There was an immense feeling of relief all over the country when the day passed off so quietly. The popular feeling in London was manifested by the cheers which greeted the Duke of Wellington when he turned out early the next morning to his post at the Horse Guards. The Prince wrote to his private secretary on April 11th, “What a glorious day was yesterday for England.... How mightily this will tell all over the world!” The utter inability of the revolutionary germ to thrive in the soil of constitutional liberty was the lesson of 1848. Repeated illustrations of the same fact have been given in more recent times. After the explosion in Greenwich Park in 1894, caused by the Frenchman Bourdin, the police seized an anarchist club near Tottenham Court Road, and caught a gang of eighty men representing the anarchist propaganda in London.
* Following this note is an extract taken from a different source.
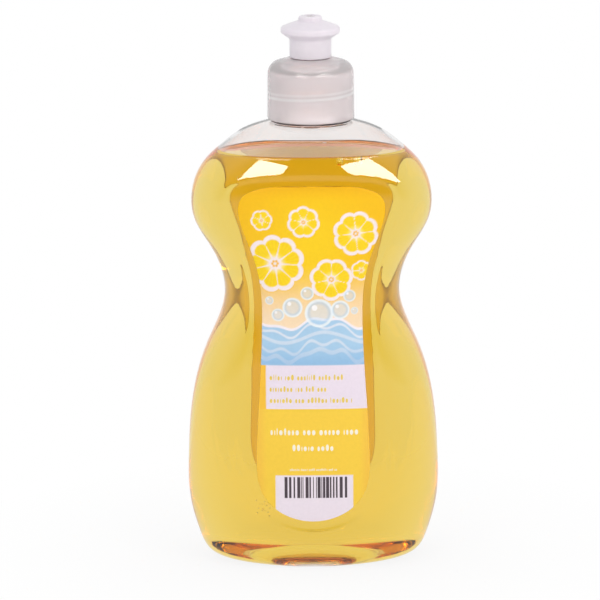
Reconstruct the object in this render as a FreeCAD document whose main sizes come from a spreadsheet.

Every man but one was a foreigner, and the solitary Englishman was a journalist who had come, not to revolutionize, but to get copy for his paper!
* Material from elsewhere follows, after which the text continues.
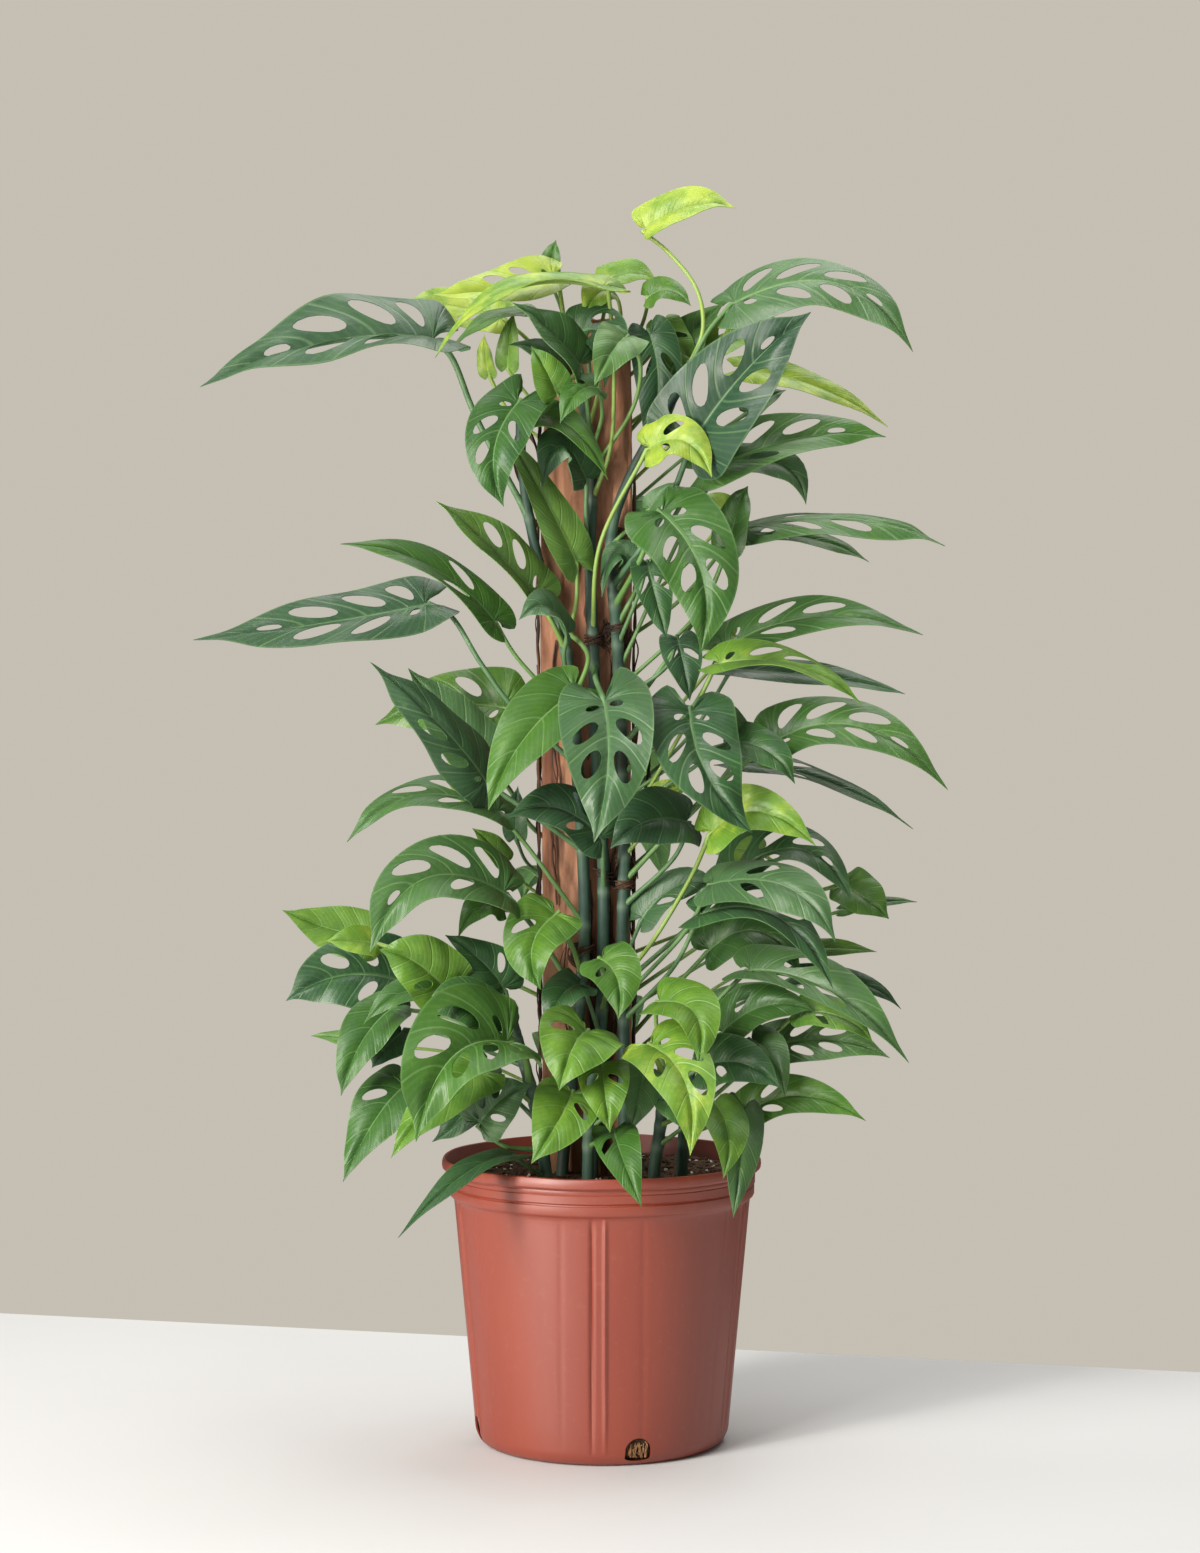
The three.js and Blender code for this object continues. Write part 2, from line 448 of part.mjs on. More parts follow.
        wide: 44, face: 58, holes: [2, 2] },
      { row: 1068, joint: [716, 1002, -18], tip: [800, 986, -24], wide: 22, face: 45 },
      { row: 1142, via: [[705, 1128, -56]], joint: [743, 1117, -60], mid: [800, 1096, -84], tip: [866, 1121, -98],
        wide: 44, face: 52, holes: [1, 1] },
    ],
  },
};

// Leaves at the back, out of the photograph's sight, spread by a seeded rule over the rear stems.

const backLeafCount = 15;
const backLowest = 330;
const backSpacing = 36;
const backWidestTurn = 20;
const backNearest = 62;
const backFarthest = 116;

for (let i = 0; i < backLeafCount; i++) {
  const [drawTurn, drawReach, drawLength, drawDroop] = [0, 1, 2, 3].map((k) =>
    THREE.MathUtils.seededRandom(91 + 4 * i + k));
  const turn = backWidestTurn * (i % 2 ? 1 : -1) * (0.15 + 0.85 * drawTurn);
  const azimuth = THREE.MathUtils.degToRad(turn);
  const height = backLowest + i * backSpacing;
  const reach = THREE.MathUtils.lerp(backNearest, backFarthest, drawReach);
  const length = 74 + 34 * drawLength;
  const droop = 26 + 52 * drawDroop;
  const spot = (radius, z) =>
    new THREE.Vector3(-10 + radius * Math.sin(azimuth), 8 + radius * Math.cos(azimuth), z);
  const vine = turn < 0 ? vines.rearLeft : vines.rearRight;
  vine.leaves.push({
    row: rowOf(new THREE.Vector3(0, 22, height - 60)),
    via: [spot(0.62 * reach, height - 10)],
    joint: spot(reach, height),
    mid: spot(reach + 0.56 * length, height + 6 - 0.25 * droop),
    tip: spot(reach + length, height - droop),
    wide: 44 + 10 * drawLength,
    face: 68 + 14 * drawTurn,
    azimuth,
    holes: [0, 1],
  });
}

// Leaves. A blade is flat in (along, across): along runs from 0 at the leaf's joint to 1 at its
// tip, across from 0 at the midrib to 1 at the widest place. It is bent over a curved midrib.

const outlines = {
  large: [[-0.5, 0.18], [-1, 0.48], [-0.3, 0.88], [0.2, 1], [0.52, 0.8], [0.86, 0.2]],
  middle: [[-1, 0.42], [0.08, 0.98], [0.45, 0.88], [0.84, 0.24]],
  small: [[-1, 0.4], [0.2, 1], [0.72, 0.54]],
};
const midribs = { large: [0.66, 0.33], middle: [0.66, 0.33], small: [0.5] };
const holePlaces = [0.3, 0.55, 0.1, 0.74];
const holeMiddle = 0.5;
const holeReach = 0.3;
const holeSlant = 0.07;
const holeWide = 0.062;

function outlineWidth(along) {
  if (along < 0.16) {
    return 0.93 + 0.44 * along;
  }
  return Math.max(0.1, 1 - Math.pow((along - 0.16) / 0.84, 1.7));
}

function bladeSurface(leaf) {
  const joint = place(leaf.joint);
  const tip = place(leaf.tip);
  const chord = tip.clone().sub(joint).normalize();
  const toward = new THREE.Vector3(0, -1, 0);
  if (leaf.azimuth !== undefined) {
    toward.set(Math.sin(leaf.azimuth), Math.cos(leaf.azimuth), 0);
  }
  const shown = toward.addScaledVector(chord, -toward.dot(chord)).normalize();
  const level = new THREE.Vector3().crossVectors(chord, shown);
  const upward = new THREE.Vector3(0.3 * Math.sign(tip.x), 0, 1);
  if (level.dot(upward) < 0) {
    level.negate();
  }
  const face = THREE.MathUtils.degToRad(leaf.face);
  const normal = level.multiplyScalar(Math.cos(face)).addScaledVector(shown, Math.sin(face));
  const length = joint.distanceTo(tip);
  const mid = leaf.mid
    ? place(leaf.mid)
    : joint.clone().lerp(tip, 0.5).addScaledVector(normal, 0.08 * length);
  const handle = mid.clone().multiplyScalar(2).addScaledVector(joint, -0.5).addScaledVector(tip, -0.5);
  const fold = THREE.MathUtils.degToRad(leaf.fold ?? 10);
  const half = leaf.wide / 2;

  return (along, across, lift) => {
    const at = Math.max(0, along);
    const point = new THREE.Vector3()
      .addScaledVector(joint, (1 - at) * (1 - at))
      .addScaledVector(handle, 2 * at * (1 - at))
      .addScaledVector(tip, at * at);
    const tangent = new THREE.Vector3()
      .addScaledVector(joint, -2 * (1 - at))
      .addScaledVector(handle, 2 * (1 - 2 * at))
      .addScaledVector(tip, 2 * at);
    if (along < 0) {
      point.addScaledVector(tangent, along * length / tangent.length());
    }
    tangent.normalize();
    const out = normal.clone().addScaledVector(tangent, -normal.dot(tangent)).normalize();
    const side = new THREE.Vector3().crossVectors(out, tangent);
    return point
      .addScaledVector(side, across * half * Math.cos(fold))
      .addScaledVector(out, Math.abs(across) * half * Math.sin(fold) + lift);
  };
}

function holeOutline(along, sign, leaf) {
  const width = outlineWidth(along);
  const reach = holeReach * width;
  const wide = leaf.holeWide ?? holeWide;
  return [
    [along - holeSlant, sign * (holeMiddle * width - reach)],
    [along + wide, sign * (holeMiddle * width - 0.2 * reach)],
    [along + holeSlant, sign * (holeMiddle * width + reach)],
    [along - wide, sign * (holeMiddle * width + 0.2 * reach)],
  ];
}

// Which way round the flat triangle runs: above 0 when its corners run anticlockwise.
function turnOf(flat, [a, b, c]) {
  const [from, to, far] = [flat[a], flat[b], flat[c]];
  return (to[0] - from[0]) * (far[1] - from[1]) - (far[0] - from[0]) * (to[1] - from[1]);
}

// How far a triangle of the bent blade faces the way the blade does at its corners, from -1 to 1.
function facing(surface, flat, triangle) {
  const low = triangle.map((i) => surface(...flat[i], 0));
  const normal = low[1].clone().sub(low[0]).cross(low[2].clone().sub(low[0])).normalize();
  return Math.min(...triangle.map((i, k) => surface(...flat[i], 1).sub(low[k]).dot(normal)));
}

// Turns the shared edges of flat triangles until each one lies on the bent blade as well as it can,
// so that the blade's two faces stay apart.
const fittingPasses = 12;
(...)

With characteristic conscientiousness the Queen and her husband did not rest content with the fact that the social peace of England was not endangered. They felt there never would have been even the anticipation of danger, unless there had been much in the condition of the poorer classes which called for redress. They had not been many days at Osborne before they sent for Lord Ashley (better known to this generation as Lord Shaftesbury), and asked his advice as to what could be done to render more happy the condition of the poor. This was a subject which, as is well known, was to Lord Ashley, not merely an occupation, but a passion. His whole life, from youth to old age, was given to it; almost his last words, at the age of 85, when he knew he was dying, were: “I cannot bear to leave the world, with all the misery in it.” The Prince could not, therefore, have sent for a better counsellor. They had a long conversation in the gardens at Osborne. The Prince asked for advice, and how he could best assist towards the common weal. “Now, sir,” replied Lord Ashley, “I have to ask your Royal Highness whether I am to speak out freely, or to observe Court form.” “For God’s sake,” said the Prince, “speak out freely.”
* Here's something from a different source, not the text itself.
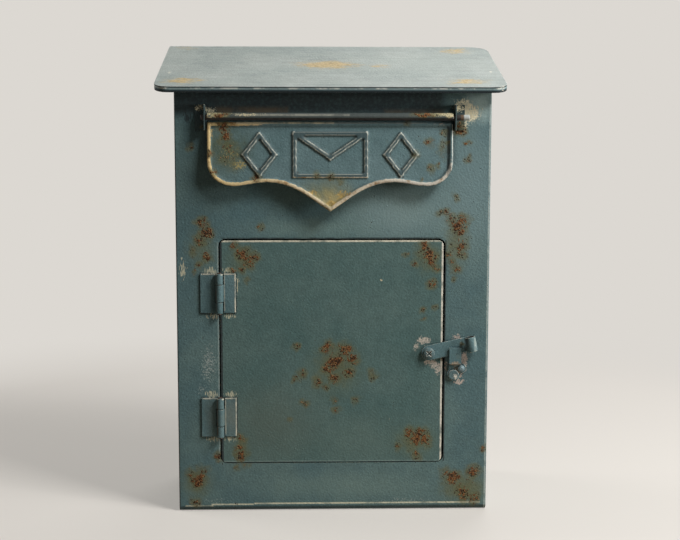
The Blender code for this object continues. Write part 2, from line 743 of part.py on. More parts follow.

Lord Ashley then advised him to throw himself into movements to promote the social well-being of the masses of the people, and to show in public that he was doing so. On the Prince asking for more detail, Lord Ashley urged him to come and see for himself how the poorest people in London lived; to go into their houses, and he offered himself to conduct the Prince over houses in St. Giles, near Seven Dials. He also urged him to take the chair a month later at the meeting of the Laborers’ Friend Society, and (with the little bit of worldly wisdom that guileless people so often pride themselves on) to come in semi-state, with several carriages, four horses, outriders and scarlet liveries. The Prince felt he ought not to consent to all this without asking Lord John Russell’s advice; but he gave a conditional consent. Lord John, however, was hostile, and offered strong opposition to the Prince acting on Lord Ashley’s advice. However, Lord Ashley stuck to his guns. He admitted that in any strictly political matter the Prince was bound to abide by the advice of the Prime Minister, but on a matter like this he advised the Prince to tell Lord John that “Your Royal Highness is as good a judge as he is.” Lord Ashley finally prevailed, and the Prince took the chair at the Laborers’ Friend meeting on May 18th, 1848. The outriders and the scarlet liveries were not omitted, and the Prince made a speech which Sir Theodore Martin says first fairly showed the country what he was, and gave a very important impulse to the manifold movements towards social improvement which have been so marked a feature of the present reign. Thus out of the “nettle, danger,” we were enabled “to pluck the flower, safety.”

[22] The poor excuse put forward by Louis Philippe was that the English Foreign Secretary, then Lord Palmerston, was manœuvring to bring about a marriage between a Coburg Prince and the Queen of Spain. There was no foundation for this charge; but Louis Philippe seems to have had a terror of Lord Palmerston which deprived him of all self-control, and capacity for judging of evidence.